Q: Why do merchants need approval workflows if agents are supposed to be autonomous?
A: Approval workflows protect merchants from liability exposure. As agents become economic actors handling refunds and multi-step transactions, merchants are legally responsible for poor decisions unless they can demonstrate appropriate controls were in place. Approval gates serve as that documented control mechanism, reducing liability and preventing unauthorized financial commitments.
Q: How should approval thresholds be set?
A: Thresholds should be tiered based on multiple factors: transaction value (e.g., $0-100 auto-approved, $100-1,000 requires manager review, $1,000+ requires executive approval), transaction type (routine refunds vs. disputed claims), customer status (VIP vs. new customers), and currency/exchange rate volatility. Dynamic pricing and multi-currency transactions may require lower approval thresholds due to margin erosion risks.
Q: What types of transactions typically require merchant approval?

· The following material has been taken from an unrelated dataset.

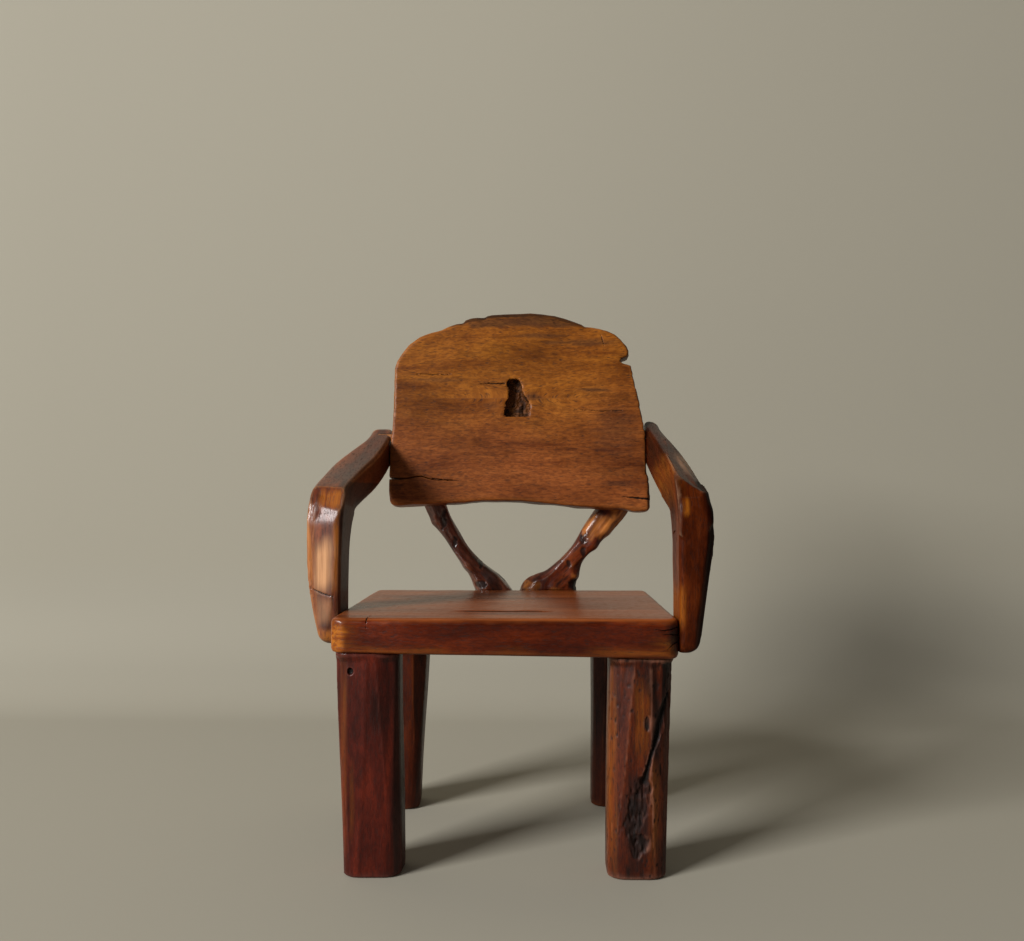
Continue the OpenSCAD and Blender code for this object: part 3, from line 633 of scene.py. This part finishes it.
def dress_back():
    back = finer_copy("back_plank", 3 * MM)
    slit(back, [(-262, 52.4), (-249, 52.8), (-231, 50.8), (-214, 51.6)], 5.0, 3.6, 60)
    slit(back, [(-258, 52.8), (-214, 51.6), (-198, 54.6), (-182, 56.4), (-166, 51.0), (-151, 47.8),
                (-134, 48.4), (-118, 47)], 4.2, 0.8, 13)
    cracks = [[(-160, 51, 1.4), (-134, 48.4, 1.2), (-100, 47, 0)],
              [(226, 14, 0), (252, 12, 2), (288, 8, 3)],
              [(-70, 249, 0), (-40, 251, 1.4), (-13, 250, 1.8)],
              [(-208, 272, 0), (-165, 270, 1), (-118, 271, 0)],
              [(186, 357, 0), (190, 344, 1), (194, 330, 0)],
              [(120, 196, 0), (190, 192, 1), (240, 194, 0)]]

    def near_marks(places):
        spot = on_back(places)
        front = spot[:, 2] < 8 * MM
        close = np.zeros(len(places), dtype=bool)
        for line in cracks:
            close |= front & (line_gap(spot[:, :2], line)[0] < 5 * MM)
        knot = np.abs(spot[:, :2] - KNOT - np.array([0, 38 * MM])) < np.array([36, 52]) * MM
        return close | (knot.all(axis=1) & (spot[:, 2] < 26 * MM))

    finer_near(back, near_marks, 2)
    places = points_of(back)
    facing = facing_of(back)
    spot = on_back(places)
    front = fade(-facing[:, 1], 0.5, 0.9) * fade(9 * MM - spot[:, 2], 0, 4 * MM)
    behind = fade(facing[:, 1], 0.5, 0.9)
    rim = 1 - fade(np.abs(facing[:, 1]), 0.3, 0.8)
    move = 0.7 * MM * waves(places, (160, 200, 45), 21) * (front + behind)
    move += 0.3 * MM * waves(places, (30, 60, 9), 22) * (front + 2 * behind)
    move += 1.1 * MM * waves(places, (28, 60, 14), 23) * rim
    # small nicks down the right edge, none of them as deep as the arm's joint
    nicks = fade(waves(places, (90, 60, 11), 24), 0.2, 0.6) * fade(facing[:, 0], 0.3, 0.8)
    nicks *= fade(15 * MM - spot[:, 2], 0, 5 * MM)
    move -= 1.8 * MM * nicks
    dark = np.zeros(len(places))
    for k, line in enumerate(cracks):
        on_face = (facing[:, 1] < -0.3) * (spot[:, 2] < 8 * MM)
        dark = np.maximum(dark, groove(spot[:, :2], line, k + 30) * on_face)
    move -= 4 * MM * dark
    aside = spot[:, :2] - KNOT - np.array([0, 38 * MM])
    inside = (np.abs(aside) < np.array([30, 46]) * MM).all(axis=1)
    inside &= (spot[:, 2] > 1.5 * MM) & (spot[:, 2] < 24 * MM)
    move += inside * (2.2 * MM * waves(places, (5, 6, 8), 25)
                      + 1.2 * MM * waves(places, 2.5, 26))
    move_to(back, places + facing * move[:, None])

    # the fibres part above and below the knot
    reach = np.exp(-((aside[:, 0] / (70 * MM)) ** 2))
    bulge = np.sqrt(aside[:, 1] ** 2 + (34 * MM) ** 2 * reach) - 34 * MM * reach * 0.2
    round_knot = np.sign(aside[:, 1]) * bulge
    grain = np.column_stack([places[:, 0], spot[:, 2], round_knot + KNOT[1]])
    grain[:, 2] += 7 * MM * waves(places, (170, 400, 120), 27)

    dark = fade(dark, 0.05, 0.5)
    # the right edge is darkened: partly a dark rim of the wood, partly painted shade on its side turned from
    # the lamp
    turned = fade(facing[:, 0], 0.15, 0.7) * fade(-facing[:, 1], 0.0, 0.4)
    dark = np.maximum(dark, turned * (0.5 + 0.3 * nicks))
    stains = [(-18, 250, 60, 7, 0.3), (170, 236, 40, 7, 0.6), (226, 41, 50, 7, 0.5),
              (150, 338, 90, 9, 0.5), (60, 352, 60, 6, 0.35), (-150, 258, 60, 5, 0.3),
              (44, 222, 22, 9, 0.45), (-40, 205, 20, 10, 0.3), (-240, 40, 22, 26, 0.3),
              (216, 150, 60, 60, 0.3)]
    for x, up, wide, high, depth in stains:
        far = ((spot[:, 0] / MM - x) / wide) ** 2 + ((spot[:, 1] / MM - up) / high) ** 2
        ragged = far + 0.7 * waves(places, (34, 30, 4), 28)
        dark = np.maximum(dark, depth * fade(1 - ragged, 0, 1.0) * (front > 0.5))
    in_crack = (spot[:, 0] < -116 * MM) & (np.abs(spot[:, 1] - 51.5 * MM) < 8 * MM)
    in_crack &= np.abs(facing[:, 2]) > 0.7
    dark = np.maximum(dark, 0.9 * in_crack * (np.abs(spot[:, 2] - 21 * MM) < 20.5 * MM))
    dark = np.maximum(dark, inside * (0.55 + 0.35 * fade(waves(places, 7, 29), -0.3, 0.4)))
    bark = fade(facing[:, 2], 0.25, 0.6) * fade(spot[:, 1], 366 * MM, 378 * MM)
    bark *= fade(150 * MM - np.abs(spot[:, 0] - 13 * MM), 0, 12 * MM)
    dark = np.maximum(dark, bark * (0.72 + 0.2 * waves(places, (60, 20, 12), 31)))
    golden = fade(spot[:, 1] + 40 * MM * waves(places, 120, 33), 60 * MM, 330 * MM)
    strip = front * fade(spot[:, 1] + 3 * MM * waves(places, 14, 34), 368 * MM, 376 * MM)
    strip *= fade(121 * MM - np.abs(spot[:, 0] - 27 * MM), 0, 12 * MM)
    dark = np.maximum(dark, strip * (0.5 + 0.2 * waves(places, (50, 20, 8), 35)))
    mark(back, "golden", golden)
    finish_with(back, back_wood, grain, dark)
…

A: High-value disputes, bulk reorders from high-value customers requiring finance validation, transactions involving exchange rate volatility in multi-currency environments, returns on luxury or high-ticket items, and any transaction outside normal parameters should require merchant approval. Low-risk transactions like standard refunds within policy windows can typically be agent-approved.
Q: How do approval workflows handle real-time decisions in fast-moving commerce?
A: Effective workflows use automated routing to speed up approvals—pre-approved templates for common scenarios, escalation APIs that alert relevant teams instantly, and conditional logic that routes decisions to the right stakeholder (inventory manager for stock issues, finance for currency edge-cases, customer service for disputes). This maintains speed while keeping humans in control of high-risk decisions.